-- Begin --

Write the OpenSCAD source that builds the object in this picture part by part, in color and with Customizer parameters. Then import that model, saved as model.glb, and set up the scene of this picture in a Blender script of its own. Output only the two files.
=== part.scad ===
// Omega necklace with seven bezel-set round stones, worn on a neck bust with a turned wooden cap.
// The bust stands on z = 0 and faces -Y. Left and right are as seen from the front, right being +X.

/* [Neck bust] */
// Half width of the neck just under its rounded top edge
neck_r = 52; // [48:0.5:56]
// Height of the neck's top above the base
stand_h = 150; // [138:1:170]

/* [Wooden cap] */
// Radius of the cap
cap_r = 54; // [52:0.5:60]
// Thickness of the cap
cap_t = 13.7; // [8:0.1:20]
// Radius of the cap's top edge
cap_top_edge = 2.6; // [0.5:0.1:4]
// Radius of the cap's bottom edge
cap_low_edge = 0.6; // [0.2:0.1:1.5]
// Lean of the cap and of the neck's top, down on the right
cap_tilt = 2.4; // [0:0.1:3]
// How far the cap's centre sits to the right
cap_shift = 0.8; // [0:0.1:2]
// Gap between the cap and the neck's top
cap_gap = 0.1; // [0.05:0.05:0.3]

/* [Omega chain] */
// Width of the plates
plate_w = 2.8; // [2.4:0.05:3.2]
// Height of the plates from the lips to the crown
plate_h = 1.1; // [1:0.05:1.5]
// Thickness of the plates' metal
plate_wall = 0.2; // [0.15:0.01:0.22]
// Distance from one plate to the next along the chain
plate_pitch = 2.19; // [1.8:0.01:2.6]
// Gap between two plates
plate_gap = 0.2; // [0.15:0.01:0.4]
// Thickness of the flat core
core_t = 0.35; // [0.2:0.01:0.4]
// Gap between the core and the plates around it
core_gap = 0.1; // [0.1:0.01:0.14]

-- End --
-- Begin --

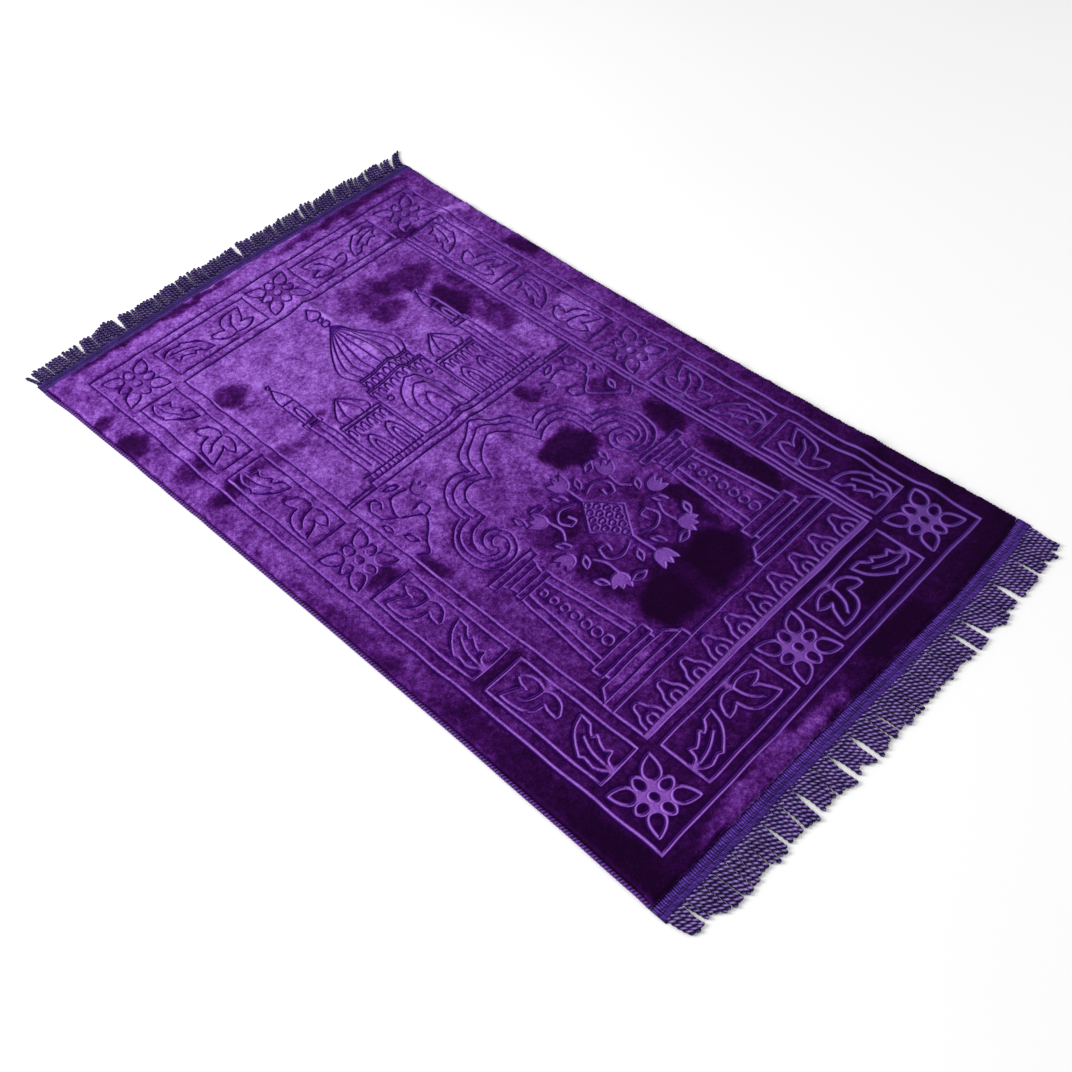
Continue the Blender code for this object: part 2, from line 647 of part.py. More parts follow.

-- End --

Exercise task: Look back at the entries above. Retype the line with "Write the OpenSCAD", the line with "stand_h = 150; // [138:1:170]", and all lines in between.

Answer to the problem:
Write the OpenSCAD source that builds the object in this picture part by part, in color and with Customizer parameters. Then import that model, saved as model.glb, and set up the scene of this picture in a Blender script of its own. Output only the two files.
=== part.scad ===
// Omega necklace with seven bezel-set round stones, worn on a neck bust with a turned wooden cap.
// The bust stands on z = 0 and faces -Y. Left and right are as seen from the front, right being +X.

/* [Neck bust] */
// Half width of the neck just under its rounded top edge
neck_r = 52; // [48:0.5:56]
// Height of the neck's top above the base
stand_h = 150; // [138:1:170]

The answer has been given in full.